3 powerful marketing tools to create customers for life
Friday, August 08, 2014
As a small-business owner, you’ve probably given some thought to your target market. After all, you’re not trying to sell life-coaching services to everyone in the world, right?
You’re simply trying to sell your product or service to the people who want and need it most.
Finding out who those people are, and learning to connect with them in a meaningful way, is what marketing is all about.
When you are clear about your target market, niche and ideal client, you’re able to create marketing materials that easily turn prospects into paying customers.
The terms target market, niche and ideal client get tossed around a lot. The first step to streamlining your marketing efforts is to understand the difference between the three.
Target market – This is the broadest section of the population you’re targeting.
Consider what group of prospects will get the best results, in the shortest amount of time with the least amount of effort because of working with you.
For example, perhaps you run a private cleaning company in Philadelphia. Is your target market “everyone who lives in Philadelphia?” It shouldn't be.
Why? Because not everyone in Philadelphia needs or wants their house cleaned. Of the people that do, who is it that needs and wants what your company has to offer?
Do you do your best work with affluent, college-educated married couples with children?
Then perhaps you brand your company as an upscale, top-of-the-line and exclusive service.
Do you consistently get business from coupon clippers, single parents or young professionals on a budget? Then perhaps you brand your company as the most affordable cleaning service in town?
There is not necessarily a right answer to who is your target market. However the wrong answer is “everyone.” The old saying “You can’t please all of the people all of the time,” definitely applies to target markets.
Niche – What you do for your audience
Target market deals with your customer. Niche is all about you.
Health and wellness is an industry. Private pilates coaching could be your niche – that is, what you offer to people interested in health and wellness.
Dating and relationships is an industry. Dating advice for new divorcees could be a niche to pursue within that industry.
You can’t differentiate yourself from thousands of other businesses if you attempt to market a “travel website” or a “weight-loss product.” There are millions of travel websites and weight loss products out there. What makes yours different?
Here’s what "niche-ing down" looks like:
Travel agent - Solo travel expert - Career break solo travel - Career break solo travel for 40-somethings
Business coaching - Business coaching for solopreneurs - Business coaching for tech-challenged solopreneurs
Ideal client – The detailed description of your perfect client or customer.
It’s difficult to connect with a nameless, faceless group of people, even if you’ve done your homework and “niched down.”
That’s where an ideal client profile comes into play. An ideal client profile is a made-up person who represents your perfect customer. They have the exact problems your best customers have, they need your help and they’re ready to buy right now.
By creating a detailed bio of your ideal client, including biographical information and emotional needs, you’ll be able to create email newsletters, blog posts, website copy and products that resonate with your audience on a deep and personal level.

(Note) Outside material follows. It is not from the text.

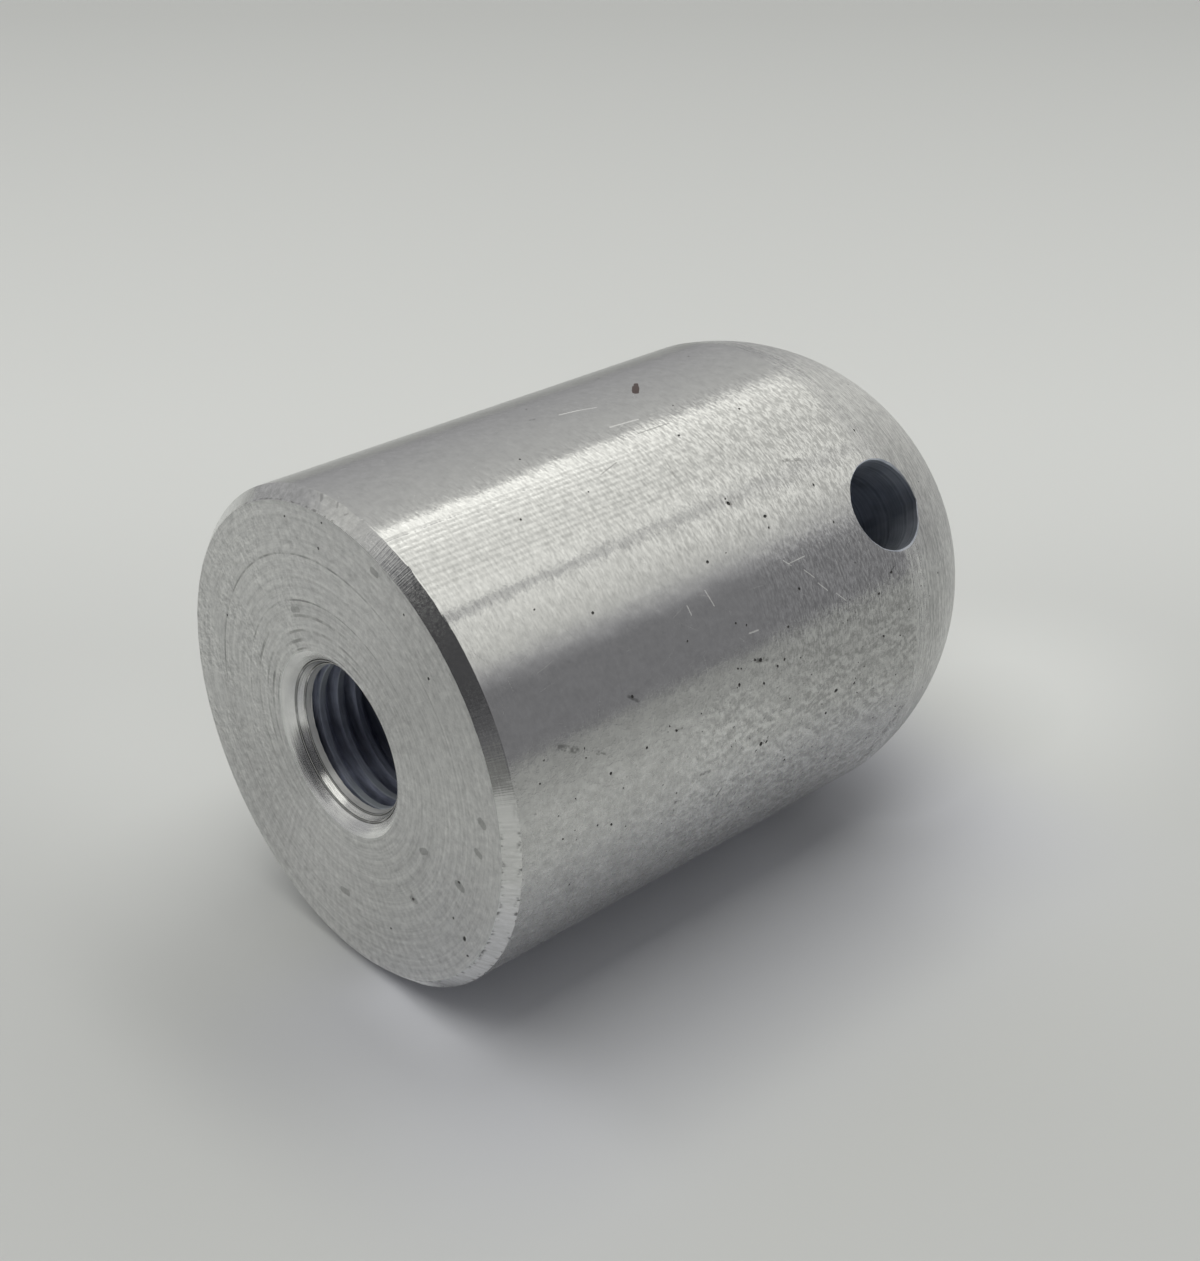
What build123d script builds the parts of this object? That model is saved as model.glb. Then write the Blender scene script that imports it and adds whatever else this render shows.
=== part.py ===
from build123d import *
import math
import os

os.makedirs("parts", exist_ok=True)

# Turned cylinder, standing on its threaded end: the flat face is at Z = 0
# and the dome points up. The cross hole runs along X.

# Turned outline
body_dia = 60.0
overall_length = 90.0       # flat face to the tip of the dome
dome_height = 26.5
face_bevel = 1.5            # 45 degree bevel round the flat face

# Threaded hole in the flat face, M20 x 2.5 coarse
thread_major_dia = 20.0
thread_pitch = 2.5
drill_point_angle = 118.0
countersink_margin = 1.0    # how far its rim stands outside the thread
countersink_angle = 90.0

# Hole drilled across the body
cross_hole_dia = 11.2
cross_hole_from_tip = 26.5  # its axis below the tip of the dome
cross_hole_edge_break = 0.2
metal_below_cross_hole = 7.6    # left between it and the tapping drill's point

# The dome is part of a sphere centred on the axis. It is a little flatter than
# a half ball, so it meets the side at a faint ridge.
body_radius = body_dia / 2
body_length = overall_length - dome_height
dome_radius = (body_radius**2 + dome_height**2) / (2 * dome_height)
dome_centre = overall_length - dome_radius
dome_foot_angle = math.degrees(math.asin((body_length - dome_centre) / dome_radius))

cross_hole_height = overall_length - cross_hole_from_tip

# The tapping drill is one pitch under the thread. Its point leaves a cone below
# the shoulder of the hole, and it stops short of the cross hole.
tap_drill_radius = (thread_major_dia - thread_pitch) / 2
countersink_radius = thread_major_dia / 2 + countersink_margin
drill_point_depth = tap_drill_radius / math.tan(math.radians(drill_point_angle / 2))
drill_tip_height = cross_hole_height - cross_hole_dia / 2 - metal_below_cross_hole
tap_drill_depth = drill_tip_height - drill_point_depth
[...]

Why? Because using an ideal client profile is like writing a letter to one person instead of thousands – the result is that each person who reads the letter feels like it’s written just for them.
Remember, choosing a target market, niche and ideal client is for the purposes of your marketing efforts.
You will likely attract people who don’t fit what you’ve chosen, and that's OK. We’re not talking about turning anyone away.
We’re talking about focusing the limited time, money and energy you have to spend on marketing on the people that will yield the best results.
Define your target market, see if you can “niche down” within your chosen industry and spend some time crafting your ideal client’s description.
The more specific you get, the more effective your marketing will be as you begin to create customers for life.